L’Afrique doit cesser de produire des larbins prompts à voler au secours d’un pays qui chaque jour perd du terrain et de l’influence à cause de sa mauvaise politique, prompts à considérer les Africains comme les seuls responsables de leurs échecs et impasses. Il est nécessaire et urgent qu’émergent plusieurs Assimi Goïta, c’est-à-dire des hommes et femmes capables de privilégier et de défendre les intérêts des peuples africains, capables de ne baisser ni la tête ni les yeux devant qui que ce soit, capables d’ignorer les ridicules mises en garde de ceux qui en six décennies ne nous ont apporté que misère, désolation et mort prématurée.

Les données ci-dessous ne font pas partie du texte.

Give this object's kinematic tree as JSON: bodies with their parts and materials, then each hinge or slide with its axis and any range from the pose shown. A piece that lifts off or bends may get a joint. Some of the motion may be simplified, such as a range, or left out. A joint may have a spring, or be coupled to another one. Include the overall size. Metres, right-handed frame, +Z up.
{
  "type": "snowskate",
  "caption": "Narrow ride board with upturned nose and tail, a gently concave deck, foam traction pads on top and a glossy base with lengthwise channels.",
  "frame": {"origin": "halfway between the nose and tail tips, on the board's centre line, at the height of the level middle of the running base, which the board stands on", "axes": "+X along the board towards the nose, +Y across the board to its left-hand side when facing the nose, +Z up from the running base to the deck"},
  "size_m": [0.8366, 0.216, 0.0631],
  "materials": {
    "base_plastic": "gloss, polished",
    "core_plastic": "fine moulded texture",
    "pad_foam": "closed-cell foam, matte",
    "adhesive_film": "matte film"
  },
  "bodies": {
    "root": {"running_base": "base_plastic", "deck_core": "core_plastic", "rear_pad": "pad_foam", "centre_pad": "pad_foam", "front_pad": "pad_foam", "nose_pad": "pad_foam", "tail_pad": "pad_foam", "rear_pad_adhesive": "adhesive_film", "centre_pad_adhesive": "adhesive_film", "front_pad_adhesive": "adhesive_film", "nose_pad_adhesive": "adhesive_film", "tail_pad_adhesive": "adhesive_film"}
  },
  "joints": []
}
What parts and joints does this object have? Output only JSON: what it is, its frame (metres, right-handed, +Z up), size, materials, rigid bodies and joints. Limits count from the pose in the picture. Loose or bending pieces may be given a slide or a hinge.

Les éternels donneurs de leçons accusent la Russie de s’acoquiner avec des gens peu recommandables alors que Bob Denard et Paul Barril étaient leurs agents et qu’ils accompagnaient les criminels et buveurs de sang en Côte d’Ivoire et en Centrafrique. Comment peuvent-ils prêcher la vertu alors qu’ils sont comptables de 5 siècles d’esclavage et d’une colonisation qui, aux dires de Césaire, ne fut pas civilisation mais barbarie, exploitation et chosification du Noir ? Pensent-ils que l’actuelle jeunesse africaine acceptera d’eux ce qu’eux-mêmes n’ont pas accepté d’Adolf Hitler ? Cette jeunesse sait que les Russes et les Chinois n’ont monté aucune rébellion en Afrique pour déstabiliser un pays pour leurs intérêts, ni renversé un président africain qui ne leur plaisait pas. Elle n’ignore pas qui est coutumier de ces pratiques inhumaines et antidémocratiques, ni qui a toujours soutenu les dictateurs qui lui permettent de piller nos matières premières et de s’enrichir sur notre dos.